The High Court has had to deal with an unusual problem in which one party’s approved budget included two extra columns on the first page of the Precedent H that apportioned its spend between the claim and counterclaim.
Roger Wyand QC, sitting as a deputy High Court judge in Sony Communications International AB v SSH Communications Security Corporation  EWHC 2985 (Pat), had to decide the extent to which he should depart from the apportionments.
In the case – for which budgets had been agreed and approved by the court – Sony successfully sought the revocation of SSH’s patent, but the judge ruled on the counterclaim that he would otherwise have ruled that Sony had infringed the patent.
The extra columns on Sony’s Precedent H were under the heading ‘Apportionment’ and were individually labelled ‘Infringement’ and ‘Validity’. For each phase, there was an apportionment between the two by percentage, adding up to 100%.
Mr Wyand QC said: “For instance, the entry for CMC for which the costs had already been incurred, is apportioned as to 50% for each of infringement and validity. Sony seeks 100% of its costs for the CMC on the basis that these cannot be apportioned and represent general costs which go to the overall winner. SSH submits that Sony is bound by the apportionment it entered on Precedent H, even though apportionment is not required in Precedent H.”

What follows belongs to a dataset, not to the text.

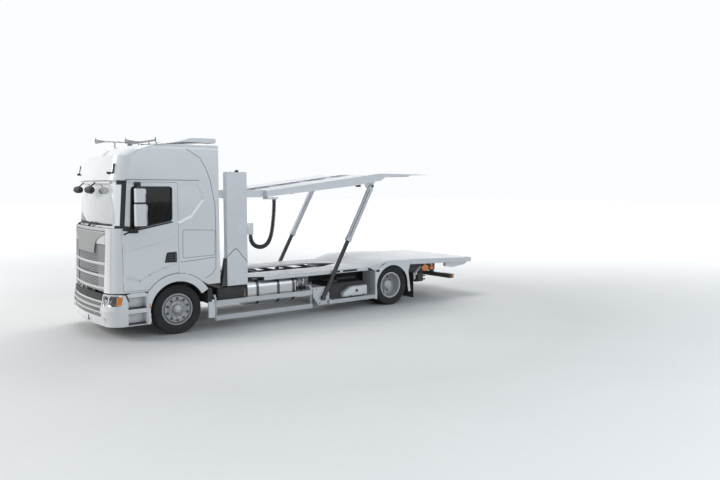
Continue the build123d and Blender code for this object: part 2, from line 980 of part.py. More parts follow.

Sony relied on paragraph 7.3 of Practice Direction 3E as an indication that it was only the total figure for each phase that was important for present purposes and that the apportionment was added as a guide and was not binding on it. It said that if the apportionment were to be binding, then so would the other workings, such as those identifying the solicitors expected to do the work, the hours taken by each of them and their charging rates.
SSH accepted that the court’s approval only related to the total figures for each phase, but said this was a case where the budgets were agreed between the parties and that the wording of the practice direction distinguishes between budgets which were agreed and those which were approved. It submitted that an agreement on the budgets was a contract that could not be unilaterally varied. It also argued that by varying the percentages to increase the validity percentage, Sony was actually increasing its budget in respect of validity.

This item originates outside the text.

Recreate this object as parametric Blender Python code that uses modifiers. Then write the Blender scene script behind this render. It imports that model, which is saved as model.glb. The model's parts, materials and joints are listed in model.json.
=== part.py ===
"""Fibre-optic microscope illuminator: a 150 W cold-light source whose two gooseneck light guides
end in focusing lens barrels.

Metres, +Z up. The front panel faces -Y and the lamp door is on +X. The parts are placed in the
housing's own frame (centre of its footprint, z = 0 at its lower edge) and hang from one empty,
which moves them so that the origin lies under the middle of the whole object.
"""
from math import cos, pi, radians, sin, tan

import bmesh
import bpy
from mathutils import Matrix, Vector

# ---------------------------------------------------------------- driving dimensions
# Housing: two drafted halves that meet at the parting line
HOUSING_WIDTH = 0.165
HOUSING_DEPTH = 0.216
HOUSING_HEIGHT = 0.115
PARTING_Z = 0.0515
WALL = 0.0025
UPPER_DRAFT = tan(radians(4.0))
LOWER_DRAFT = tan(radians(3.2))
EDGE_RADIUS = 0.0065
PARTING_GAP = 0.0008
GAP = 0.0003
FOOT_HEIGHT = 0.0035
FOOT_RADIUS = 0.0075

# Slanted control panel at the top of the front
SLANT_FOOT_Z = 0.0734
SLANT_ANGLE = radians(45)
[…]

Mr Wyand QC said: “I do not believe that the practice direction intended any such distinction to be drawn between budgets which have been agreed and those which have been approved. The consequence of SSH’s submission would be that, if Sony’s solicitors realised that their apportionment was wrong, they would have to seek SSH’s approval to change it and, failing approval, would have to apply to the court for approval. However, the court’s approval only relates to the total figure for each phase. If it is only the apportionment that is being changed, that is outside the remit of the court’s approval.
“SSH relies particularly on the fact that the CMC costs had already been incurred by the time the budget was drawn up so that Sony would have been in a position to be able to assess the proportions at that stage. However, I see a stated apportionment of 50/50 as being no more than that these costs are general costs of the action.
“Where it is apparent that the allocated apportionment is wrong, I believe it would be invidious if the court could not, with the assistance of the parties, make its own assessment.”
The judge was also asked to approve overspends on some phases in Sony’s budget and laid out a helpful summary of his view of the underlying principles in such matters:
– The budget is not a cap but a guideline which the court has the power to depart from;
– Each phase of the budget is to be considered separately and it is not legitimate to combine two phases where one is overspent and the other is underspent;
– The court will only depart from the budget where it is satisfied that there is a good reason to do so;
– The parties have a duty to revise their budgets if significant developments in the litigation warrant such revisions;
– The court can depart from the budget even if the parties have not revised their budgets as the litigation proceeds. The passage in the judgment of Moore-Bick LJ [in Henry v News Group Newspapers in 2013] could be read as suggesting that it would be more difficult to establish ‘good reasons’ for departing from the budget if the parties have been assiduous in updating their budgets. However, that would be encouraging parties to ignore their duty to update;
– In considering whether there are good reasons for departing from the budget, the court should take into account all the circumstances of the case;
– A particular consideration is the function of the budget in ensuring that the costs incurred are proportionate and reasonable. If the budget is being considered before the result of the trial is known, both parties have an interest in trying to ensure that both their own and the other side’s costs are reasonable and proportionate. Once the result is known, the two parties have conflicting interests in that the winning party will seek to recover as much of their costs as possible and the paying party will seek to reduce the costs it has to pay. This makes it much more difficult for the court to assess what costs are reasonable and proportionate; and
– A further function of the budget to be considered is the value to the opposing party to understand what is being done and what it is going to cost. Accordingly, a factor in the assessment is whether any requested increase in the budget, post-trial, will be whether the increase would take the paying party by surprise.